Untuk menjamin kehidupan keluarganya kelak, ia menggantungkan asap dapurnya dari usaha beternak ayam pedaging.
Sebagai seorang pegawai negeri sipil (PNS), Sugiyarto memaknai pekerjaan sehari-harinya suatu pengabdian kepada negara. Sedangkan sebagai peternak, itu pilihan baginya untuk mendapatkan keuntungan dari suatu bisnis.
Perputaran modal yang begitu cepat menjadi daya tarik bagi Sugiyarto untuk menekuni usaha peternakan ayam pedaging (broiler). Dalam menjalankan usahanya, pria yang pernah bekerja di industri perunggasan ini memilih menjalin kemitraan dengan perusahaan integrasi. Artinya, semua sarana produksi utama dipasok perusahaan inti dan hasil panennya juga dijual ke inti. Ia hanya menyediakan kandang, sarana produksi lain, dan tenaga kerja. Dalam 35 hari, peternakannya sudah mampu memberikan keuntungan. “Untuk itu, sebagai peternak, kita harus pandai-pandai menyikapi risiko penyakit pada ayam broiler,” ungkapnya tentang kunci keberhasilan selama ini.
PNS berlatarbelakang pendidikan sarjana peternakan ini memulai usahanya pada awal 2006 dengan memelihara 4.500 ekor. Pada produksi siklus pertama, ia memperoleh hasil penjualan Rp15,7 juta. Dipotong biaya operasional Rp4 juta, ia mengantungi laba bersih Rp11,7 juta.
Memang, ketika itu harga jual ayam sedang bagus, mencapai Rp9.000/kg untuk ukuran 1 kg/ekor. Sebagi mitra ia memperoleh harga kontrak Rp7.500/kg. “Ini jelas menggembirakan sekali. Hasil siklus pertama saya sangat menguntungkan,” ucap Sugiyarto penuh rasa syukur.
Investasi Lagi
Dengan keuntungannya itu, Sugiyarto meningkatkan jumlah populasi ayam yang diusahakan. Pada kandang yang memberikan keuntungan tadi, ia menambahkan 3.000 ekor sehingga populasinya mencapai 8.500 ekor. Tak puas sampai di situ, ia menyewa kandang di lokasi lain yang diisi 6.000 ekor. Total jumlah populasinya 3 kali lipat silklus produksi pertama.

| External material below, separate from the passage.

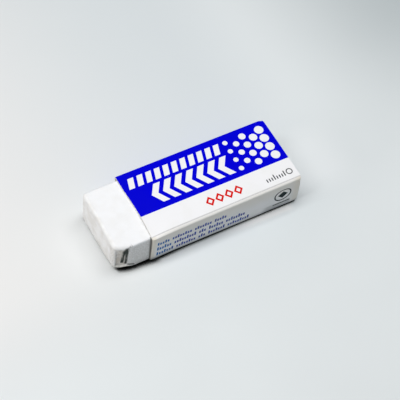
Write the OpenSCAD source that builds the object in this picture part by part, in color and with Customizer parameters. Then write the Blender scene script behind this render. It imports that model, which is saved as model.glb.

Dengan memiliki dua kandang tersebut, biaya operasional yang dikeluarkannya per siklus mencapai Rp10 juta. Dalam ketentuan kemitraan, setiap peternak plasma diharuskan menabung ke inti sebanyak Rp1.000/ekor. Jadi, dengan tambahan populasi 9.000 ekor, lulusan UGM ini menabung atau diistilahkan biaya agunan, Rp9 juta.
Biaya agunan tersebut dianggap sebagai investasi. Kini Sugiyarto yang menjalankan siklus ke-7 memiliki populasi 30.000 ekor berarti total investasinya senilai Rp30 juta.. “Padahal, awalnya modal investasi usaha saya ini hanya Rp8,5 juta saja,” ujar bapak satu putra ini.
Populasi ayamnya tersebar di lima kandang yang terdapat di Desa Selagandong, Hegarmanah, Citiris, Parungkuda, dan Kebun Pedes, semuanya di Kabupaten Sukabumi. Kandang ini ada yang milik pribadi, sewa kandang saja, dan kerjasama dengan peternak lain. Sekarang ia sudah dapat mengatur siklus pengeluaran ayam dari kandang setiap minggu 6.000—7.000 ekor. “Pengaturan ini penting agar dapat memperoleh pendapatan mingguan,” jelasnya.
Dengan ikut pola kemitraan yang dikembangkan oleh perusahaan besar seperti Sierad Produce, Charoen Pokphand Indonesia, Japfa Comfeed Indonesia, telah memberikan harapan dan keuntungan baginya sebagai seorang peternak. Bagaimana tidak, dengan menyiapkan dana awal untuk membuka usaha ini, ia diberi segala fasilitas pemeliharaan dan suplai pakan. Sedangkan tugasnya sebagai peternak, menurut laki-laki kelahiran 1974 ini, hanyalah mengusahakan agar anak ayam (DOC) tetap sehat dan panen tepat waktu. “Semua fasilitas dipermudah, baik dalam pengadaan DOC, pakan, sampai pasar pun kita dibantu,” tegasnya saat menutup perbincangan.